In reality, not only did China fail to escape the crisis but it has now become a source of instability. China’s pre-crisis growth was based on intense exploitation, extraordinary levels of investment and production for export markets. As those markets began to dry up, the Chinese state responded by using credit to keep the investment frenzy going. The result was captured by the Financial Times’s Martin Wolf: “In response to the 2008 financial crisis, China promoted a huge rise in debt-fuelled investment to offset the weakening in external demand. But underlying growth in the economy was slowing. As a result, the ‘incremental capital output ratio’ — the amount of capital needed to generate additional income — has roughly doubled since the early 2000s… At the margin, much of this investment is likely to be lossmaking. If so, the debt associated with it will also be unsound.”

Karl Marx would call this a crisis of overaccumulation — too much investment chasing a limited pool of profit.

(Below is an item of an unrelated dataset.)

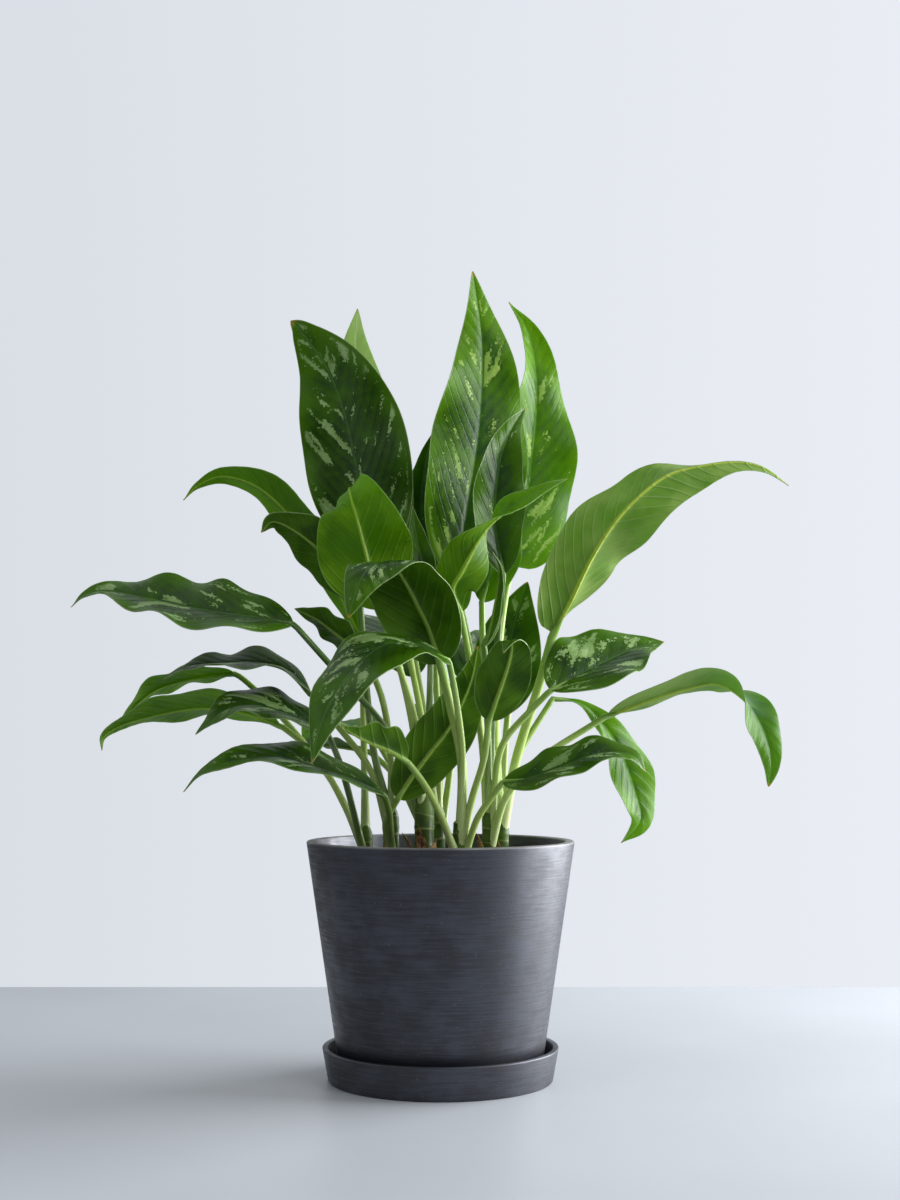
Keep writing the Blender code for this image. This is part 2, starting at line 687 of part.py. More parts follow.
def main():
    """Build the plant in its pot."""
    for old in list(bpy.data.objects):
        bpy.data.objects.remove(old)
    scene_collection = bpy.context.scene.collection
    plant = bpy.data.collections.new("potted_chinese_evergreen")
    cutters = bpy.data.collections.new("cutters")
    scene_collection.children.link(plant)
    scene_collection.children.link(cutters)
    build_saucer(plant)
    build_pot(plant)
    build_soil(plant, cutters)
    green = material("shoot_green", "stalk", ROUGHNESS["stalk"])
    for shoot in SHOOTS:
        build_shoot(shoot, plant, green)
    for leaf in LEAVES:
        build_blade(leaf, plant)


main()
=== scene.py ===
"""The looks of a potted chinese evergreen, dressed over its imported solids.

Metres, +Z up, the front along -Y. The stems, leaf blades, pot, saucer and soil each replace their
plain solid with a finer piece of the same form.
"""

import logging
import random
from dataclasses import dataclass, field
from enum import Enum
from functools import partial
from math import cos, exp, log, pi, radians, sin, tan
from typing import Callable

import bpy
import numpy as np
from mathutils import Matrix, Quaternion, Vector, noise


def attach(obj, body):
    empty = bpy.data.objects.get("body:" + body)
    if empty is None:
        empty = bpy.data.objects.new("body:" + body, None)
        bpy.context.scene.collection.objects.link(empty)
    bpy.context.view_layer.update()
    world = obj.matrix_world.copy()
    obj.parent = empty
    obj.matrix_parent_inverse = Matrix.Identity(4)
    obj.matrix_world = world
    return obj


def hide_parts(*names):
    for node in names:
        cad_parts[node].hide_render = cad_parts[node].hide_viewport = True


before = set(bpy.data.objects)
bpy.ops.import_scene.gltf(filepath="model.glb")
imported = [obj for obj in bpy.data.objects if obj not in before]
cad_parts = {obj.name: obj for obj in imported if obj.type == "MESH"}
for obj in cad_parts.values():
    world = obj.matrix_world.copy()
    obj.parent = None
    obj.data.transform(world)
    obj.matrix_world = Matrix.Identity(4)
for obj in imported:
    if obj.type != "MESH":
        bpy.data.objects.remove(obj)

LOG = logging.getLogger("evergreen")

MM = 0.001
MERGE = 0.00001
BODY = "root"

# The eye from whose place across and up are read, in millimetres
EYE_DISTANCE = 1240.0
EYE_HEIGHT = 249.0

# A stalk's route is rounded by taking the mean over neighbouring steps
ROUTE_STEPS = 120
ROUTE_REACH = 12
ROUTE_PASSES = 2

# The maps that the finishes read, in millimetres but for the growth's shares
UV_BLADE = "blade_mm"
UV_VEIN = "vein_mm"
UV_GROWTH = "growth"
UV_STALK = "stalk_mm"

# The second number of the growth map on a shoot: on stalks their painted shade, up to the first; on canes
# the other
DEEPEST_STALK_SHADE = 0.5
CANE_KIND = 1.0

# Side veins on a blade and ring scars on a cane, for relief and colour alike, in millimetres
VEIN_SPACING = 13.0
RING_SPACING = 13.0

# Blades lie this far apart on the maps, so that no two have the same markings
MAP_STEP = 400.0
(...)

The Chinese slowdown has increased pressure on other economies such as Brazil that have, in recent years, reoriented their economies to supply the Chinese boom with raw materials. Compounding these problems is the decision of the Saudi government to undercut the shale oil and gas industry in the US through cheap oil. Initially this boosted energy-importing economies but now it is causing dislocation by damaging exporters such as Russia, Venezuela and Nigeria.

The second factor I identified, financial fragility, ensures that each new wave of panic gets transmitted globally and amplified. Witness the upheaval in stock markets the world over in recent months and, in particular, the rout of shares in European banks, which are caught between the impact of negative interest rates and uncertainty about the quality of the loans on their books. As Wolf puts it, “Banks…remain the weak link in the chain, fragile themselves and able to generate fragility around them.”

Then there is the third aspect of the ongoing crisis, the uncertainty of recovery. The state interventions that helped sustain the economy in the aftermath of the recession were not simply direct interventions to bail out failing firms. They also involved financial measures by central banks, such as quantitative easing and ultralow or negative interest rates.

These measures aimed to ensure a stream of lending to corporations, boosting production. But, in conditions of subdued profitability, this failed to transpire. Instead money was either squirrelled away by banks or streamed into financial investments, often high-yielding, risky investments and often in the Global South.

Now, with the US shutting off quantitative easing and starting to raise interest rates, these flows have gone into reverse. Even China, which for many years sucked in capital, is today seeing financial outflows, accounting for all but $59 billion of the $735 billion leaving emerging markets in 2015. A new global recession is not inevitable in 2016 but the fact that we can even contemplate one, at a time when capitalism has not yet shrugged off the damage from the previous one, is an indictment of a rotten system.